Senior in communications Caroline Guth is an IUB veteran, having been in the cast for every musical since her freshmen year. Guth plays Miss Sherman, the school’s English teacher.

Guth’s character forms a special relationship with Tyrone Jackson, a phenomenal dancer from inner-city New York who has a rough past and is illiterate. Tyrone and Miss Sherman butt heads as he sees dancing as the key to his success and places little importance in academics.

“Her main goal throughout the show is to try to teach the kids how hard work and academics are important because a lot of people … don’t make a living in the arts,” Guth said.

“The whole key thing that IUB musicals are is that you form bonds and friendships and you learn through experiences with each other a lot more than just musicals—you learn about yourself and about life,” Guth said. As a senior, Guth said she felt she was involved this year not only to perform, but also to carry on the tradition of the IUB family. “IUB became my home, and I wanted to create that kind of atmosphere for all the newcomers.”

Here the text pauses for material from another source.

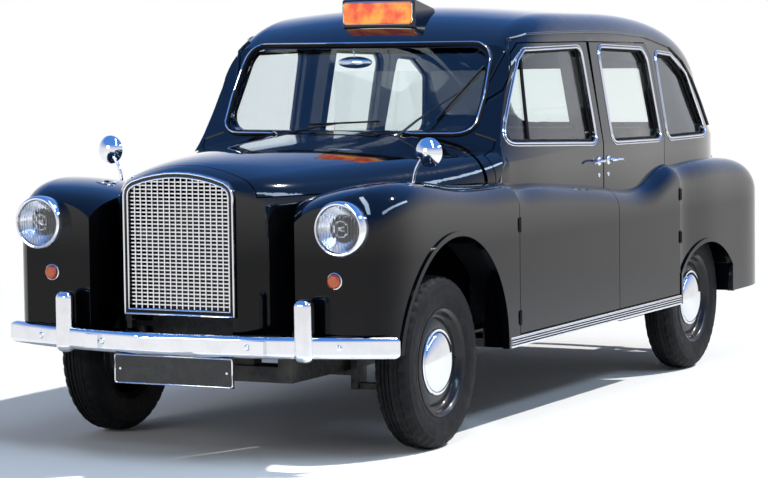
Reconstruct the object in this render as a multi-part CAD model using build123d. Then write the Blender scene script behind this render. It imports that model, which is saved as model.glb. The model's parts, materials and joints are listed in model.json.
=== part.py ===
from build123d import *
import math
import os

os.makedirs("parts", exist_ok=True)

# Overall sizes of the cab, in millimetres. Front faces -Y, left side is +X, ground is z = 0.
length = 4572.0
width = 1740.0
height = 1778.0
wheelbase = 2810.0
front_overhang = 760.0
track = 1422.0

# Clearances and cutting
panel_gap = 5.0
seat_gap = 0.3
pin_gap = 0.3
overrun = 40.0
hinge_slot = 15.0

# Stations along the cab
front_end = -length / 2
front_axle = front_end + front_overhang
rear_axle = front_axle + wheelbase
nose_back = -1830.0
bonnet_front = -2140.0
bonnet_back = -905.0
door_front = -932.5
door_mid = 152.5
door_back = 912.5
cabin_back = 1890.0
tail_back = 2158.0

# Heights
sill_bottom = 345.0
sill_top = 393.0
floor_top = 420.0
floor_thick = 20.0
wing_bottom = 420.0
bonnet_cut = 1010.0
waist = 1125.0
door_top = 1578.0

# Body side
side_half = 850.0
side_inner = 690.0
upper_half = 775.0
wall = 50.0
roof_thick = 30.0
skin = 22.0
roof_crown = 5000.0

# Wheels
tyre_radius = 340.0
tyre_width = 150.0
rim_radius = 203.0
rim_width = 122.0
rim_wall = 6.0
disc_thick = 8.0
disc_inset = 22.0
hub_radius = 62.0
cap_radius = 130.0
cap_rise = 42.0
bore_radius = 20.0
arch_radius = 465.0
lip_wide = 20.0
lip_rise = 8.0
arch_rise = 370.0
front_well = 500.0
rear_arch_radius = 510.0
rear_arch_rise = 101.0
rear_arch_back = 6.0
rear_arch_half = 343.0
rear_well = 360.0
well_inner = 300.0
rear_well_inner = 575.0

# Steering and hinges
kingpin_x = 590.0
kingpin_radius = 20.0
kingpin_half = 95.0
fork_thick = 24.0
barrel_radius = 9.0
barrel_half = 26.0
lug_reach = 26.0
lug_thick = 14.0
pillar_half = 30.0
door_inner_edge = 600.0
bonnet_barrel = 60.0
bonnet_hinge_y = bonnet_back + hinge_slot / 2
bonnet_hinge_z = 1209.0
bonnet_bow = 2660.0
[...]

Senior in LAS Ernest Pierce, who plays Tyrone, is one of those newcomers. Despite the struggles his character faces throughout the course of Fame, Pierce gathered a lot from his first IUB show.

“I love acting, and not only have I had a chance to work with great individuals from different backgrounds…but we all work together to put on a great show,” Pierce said.

In a show created for students by students, the cast and crew want their audience to enjoy what they have worked the past three months to create.

“The cast has worked incredibly hard and they are so talented,” Hemphill said. “I definitely want [the audience] to capture the energy and the exuberance of these kids.”

Fame, The Illini Union Board fall musical, will appear at 8 p.m. Friday and Saturday at Foellinger Auditorium. Tickets can be purchased at Illini Union Ticket Central or the Assembly Hall box office and are $13 for the main floor and $11 for the balcony.